Por sua vez, no âmbito regional, nosso governo já propôs a redução dos critérios de regras de origem no Mercosul, com o intuito de oficializar o contrabando e o descaminho, sob o pretexto de colaborar com o crescimento das economias menores do bloco.

Como se a fraude tarifária, ainda que oficializada, ao permitir a importação triangulada de produtos extra-bloco, pudesse promover o desenvolvimento econômico. Nesse particular, fomos salvos, até o momento, pelo bom-senso do governo Kirchner (sic), que não acolheu a bizarra iniciativa brasileira.
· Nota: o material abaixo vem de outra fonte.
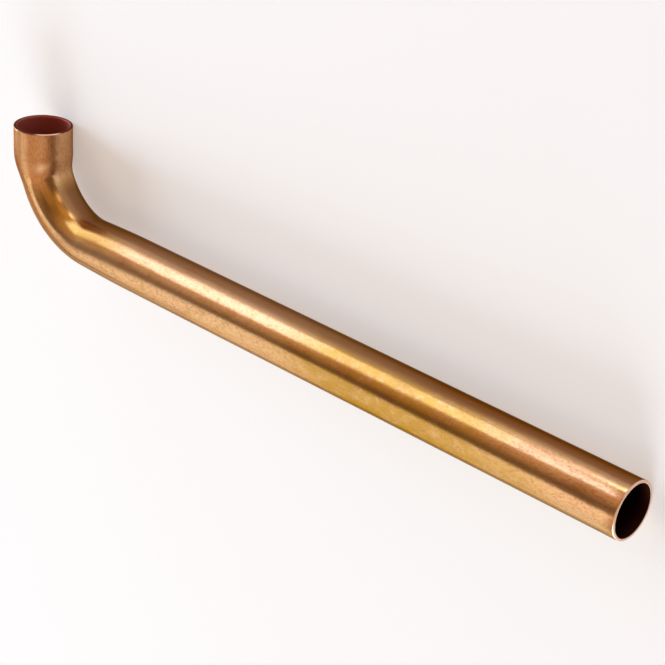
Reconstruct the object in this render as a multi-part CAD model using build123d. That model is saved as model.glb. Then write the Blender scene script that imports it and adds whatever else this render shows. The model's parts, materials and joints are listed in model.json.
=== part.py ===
from build123d import *
import os

# Drawn copper street elbow, in millimetres.
# It is one piece of tube: a socket at one end, a bend of a quarter turn, and a long plain tail.
# The origin is the centre of the socket mouth. The socket opens toward +Y, the tail runs toward +X,
# and the elbow lies flat with +Z up.

# Tube
tube_od = 22.225
tube_wall = 1.14

# Centreline: a short straight leg, the bend, and the tail
bend_radius = 1.5 * tube_od
straight_leg = 9.0
tail_reach = 304.8

# Socket, expanded so that a plain tube of the same size slides in
socket_clearance = 0.05
full_bore_length = 12.0
shoulder_length = 12.0

# Bend section: squeezed in the plane of the bend, and thinner along its outside
bend_flattening = 0.10
wall_shift = 0.12
round_again_before = 15.0
round_again_length = 40.0

# Finish of the two mouths
outer_edge_bevel = 0.30
inner_edge_bevel = 0.20

# Spacing of the sections that the walls of the bend pass through
section_spacing = 4.0
straight_margin = 4.0

# Sizes that follow from those above
tube_radius = tube_od / 2
socket_bore_radius = tube_radius + socket_clearance
socket_radius = socket_bore_radius + tube_wall
flattened_radius = tube_radius * (1 - bend_flattening)


def make_centreline():
    """Straight leg down from the socket mouth, a quarter-turn arc, and the straight tail."""
    leg = Line((0, 0), (0, -straight_leg))
    bend = JernArc(start=leg @ 1, tangent=leg % 1, radius=bend_radius, arc_size=90)
    tail = Line(bend @ 1, (tail_reach, (bend @ 1).Y))
    return Wire([leg, bend, tail]), straight_leg + bend.length


centreline, bend_end = make_centreline()
total_length = centreline.length
rounding_start = bend_end - round_again_before
rounding_end = rounding_start + round_again_length


def soft_step(distance, start, length):
    """Rises from 0 to 1 over the given length, level at both ends."""
    part = min(max((distance - start) / length, 0.0), 1.0)
    return part * part * (3 - 2 * part)


def mix(first, second, share):
    """Value that lies the given share of the way from the first to the second."""
    return first + (second - first) * share


def flattening_share(distance):
    """0 where the section is round, 1 where the bend is flattened most."""
    pressed = soft_step(distance, full_bore_length, shoulder_length)
    released = soft_step(distance, rounding_start, round_again_length)
    return pressed * (1 - released)


def section_plane(distance):
    """Plane square to the centreline, with its x axis up and its y axis toward the bend's outside."""
    centre = centreline.position_at(distance, position_mode=PositionMode.LENGTH)
    heading = centreline.tangent_at(distance, position_mode=PositionMode.LENGTH)
    return Plane(origin=centre, x_dir=(0, 0, 1), z_dir=heading)


def section(distance, inset=0.0, shift=0.0):
    """Oval across the centreline, drawn in by the inset and shifted toward the outside of the bend."""
    shoulder = soft_step(distance, full_bore_length, shoulder_length)
    share = flattening_share(distance)
    upright = mix(socket_radius, tube_radius, shoulder) - inset
    level = mix(socket_radius, mix(tube_radius, flattened_radius, share), shoulder) - inset
    plane = section_plane(distance)
    plane.origin += plane.y_dir * shift * share
    return plane * Ellipse(upright, level)


def straight_piece(radius, start, end):
    """Cylinder along a straight stretch of the centreline."""
    return extrude(section_plane(start) * Circle(radius), amount=end - start)


def bent_piece(inset=0.0, shift=0.0):
    """Loft from the end of the straight leg, round the bend, to where the tail is round again."""
    start = straight_leg
    end = rounding_end + straight_margin
    count = round((end - start) / section_spacing)
    stations = [mix(start, end, number / count) for number in range(count + 1)]
    return loft([section(station, inset, shift) for station in stations])


def make_outside():
    """Solid form of the elbow's outer surface."""
    socket = straight_piece(socket_radius, 0, straight_leg)
    tail = straight_piece(tube_radius, rounding_end + straight_margin, total_length)
    return socket + bent_piece() + tail


def make_waterway():
    """The space inside the tube."""
    bore = straight_piece(socket_bore_radius, 0, straight_leg)
    tail = straight_piece(tube_radius - tube_wall, rounding_end + straight_margin, total_length)
    return bore + bent_piece(inset=tube_wall, shift=wall_shift) + tail


def edges_of_mouth(tube, axis):
    """Edges of the flat rim that lies furthest along the axis, the inner edge first."""
    return tube.faces().sort_by(axis)[-1].edges().sort_by(SortBy.LENGTH)


def finish_mouths(tube):
    """Breaks the outer edge of both mouths, and the inner edge of the cut end."""
    tube = chamfer(edges_of_mouth(tube, Axis.Y)[-1], outer_edge_bevel)
    tube = chamfer(edges_of_mouth(tube, Axis.X)[-1], outer_edge_bevel)
    return chamfer(edges_of_mouth(tube, Axis.X)[0], inner_edge_bevel)


street_elbow = finish_mouths(make_outside() - make_waterway())

os.makedirs("parts", exist_ok=True)
export_step(street_elbow, "parts/street_elbow.step")
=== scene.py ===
import json
import math

import bpy
import numpy as np
from mathutils import Matrix, Vector


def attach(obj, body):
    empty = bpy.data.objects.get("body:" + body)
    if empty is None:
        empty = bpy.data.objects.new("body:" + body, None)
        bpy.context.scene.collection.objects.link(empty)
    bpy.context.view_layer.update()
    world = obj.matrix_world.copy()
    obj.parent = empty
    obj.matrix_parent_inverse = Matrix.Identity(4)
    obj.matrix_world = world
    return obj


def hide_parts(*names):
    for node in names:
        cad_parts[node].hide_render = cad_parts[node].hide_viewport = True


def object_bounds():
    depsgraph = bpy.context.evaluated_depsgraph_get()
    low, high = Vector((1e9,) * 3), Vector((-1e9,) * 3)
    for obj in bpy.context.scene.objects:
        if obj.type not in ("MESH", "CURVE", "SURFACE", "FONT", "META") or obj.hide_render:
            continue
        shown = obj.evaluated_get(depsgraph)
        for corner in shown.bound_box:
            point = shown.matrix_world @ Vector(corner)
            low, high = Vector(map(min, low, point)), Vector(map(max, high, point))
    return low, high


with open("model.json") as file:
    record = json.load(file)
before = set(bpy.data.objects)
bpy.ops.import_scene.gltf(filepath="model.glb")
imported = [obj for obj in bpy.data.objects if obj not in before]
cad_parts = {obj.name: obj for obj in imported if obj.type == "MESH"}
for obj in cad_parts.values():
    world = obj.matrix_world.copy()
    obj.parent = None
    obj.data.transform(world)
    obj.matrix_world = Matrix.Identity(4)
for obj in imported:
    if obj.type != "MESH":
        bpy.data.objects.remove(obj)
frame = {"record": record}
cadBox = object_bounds()
print("loaded the frame")

# sizes come from the frame's two mounts and its box, in metres
mounts = {mount["name"]: mount for mount in frame["record"]["mounts"]}
tubeRadius = mounts["tail"]["dims"]["r_mm"] / 1000
boreRadius = mounts["socket"]["dims"]["r_mm"] / 1000
straightLeg = mounts["socket"]["dims"]["length_mm"] / 1000
tailDrop = -mounts["tail"]["pos_m"][1]
tailEnd = cadBox[1][0]
floorHeight = cadBox[0][2]

elbow = {
    "wall": 0.00114,
    "bendRadius": tailDrop - straightLeg,
    "fullBoreLength": 0.012,
    "shoulderLength": 0.012,
    "flattening": 0.10,
    "wallShift": 0.00012,
    "roundAgainBefore": 0.015,
    "roundAgainLength": 0.040,
    "lipRound": 0.00032,
    "cutRound": 0.00060,
    "cutBevel": 0.00020,
    "columns": 160,
}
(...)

Pois bem, no Brasil tem-se procurado explicar a valorização desmedida do real, não pela incompetência estratégica absoluta do Banco Central do Brasil, mas sim por uma fatalidade cruel decorrente do sucesso do desempenho comercial do país, que acumulou um saldo comercial positivo de aproximadamente US$ 45 bilhões nos últimos 12 meses.

Segundo os defensores da bizarra política monetária brasileira, que conseguem convencer a muitos, o volume do saldo comercial brasileiro seria a inexorável desventura responsável pela apreciação relativa do valor de nossa moeda. É absolutamente falso e desonesto o argumento.

A apreciação do real é causada pela política da taxa de juros reais de 8,75%, os mais elevados do planeta, e pelos incentivos fiscais ao ingresso de capitais financeiros especulativos internacionais em nosso país, o que beneficia o setor financeiro doméstico e internacional, mas prejudica a economia real.

Fossem corretos os argumentos dos defensores do capital internacional, insertos no governo brasileiro, de que os grandes saldos comerciais apreciam as moedas, o mesmo fenômeno ocorreria em outros países com balanças comerciais muito favoráveis. O Japão, por exemplo, teve um saldo comercial de US$ 84 bilhões nos últimos 12 meses. O yen estava a 117 contra o dólar há um ano e está a 119 hoje. Sua taxa de juros real é de 0,38% ao ano.

Por outro lado, a China teve um superávit de US$ 204 bilhões no igual período. Sua moeda estava a 8,02 há um ano e está a 7,77 hoje. Sua taxa de juros real está por volta de 2% ao ano. Por sua vez, o Canadá teve um saldo comercial quase idêntico ao brasileiro, no valor de US$ 47,4 bilhões. Sua moeda estava a 1,17 há um ano e está a 1,16 hoje. Sua taxa real de juros também está por volta de 2% ao ano.

Fora da zona do Euro e da União Européia, Noruega teve um superávit superior ao brasileiro, no montante de US$ 55,4 bilhões de dólares. Sua moeda estava a 6,43 há um ano e está a 6,11 hoje. Sua taxa real de juros está abaixo de 3%. Na União Européia, a Alemanha teve um saldo comercial de US$ 209 bilhões. O euro esteve a 0,82 há um ano e está a 0,75 hoje. Sua taxa de juros real é de cerca de 2,1% ao ano.

Próximo ao Brasil, o Chile teve um superávit comercial de US$ 24,4 bilhões nos últimos 12 meses o que, proporcionalmente ao seu PIB, é superior ao brasileiro. Pois bem, sua moeda estava a 521 há um ano e está a 537 hoje. Sua taxa real de juros é de aproximadamente 2,4% ao ano. Outros países, como Cingapura, Indonésia e Arábia Saudita apresentam situações assemelhadas. Somente o Brasil difere.

Comprovada a falácia dos argumentos oficiais brasileiros a respeito da causa da supervalorização do real, resta superar a percepção, igualmente desacertada, de que a estabilidade da política monetária somente se obtém com uma política radical de juros exacerbados. A eficiência na gestão pública atinge o mesmo efeito, sem os efeitos colaterais perversos.

Da mesma forma, nas negociações comerciais internacionais, a agenda afirmativa do Brasil deve compreender a integridade dos interesses nacionais e não os de uns poucos, em detrimentos dos demais, majoritários.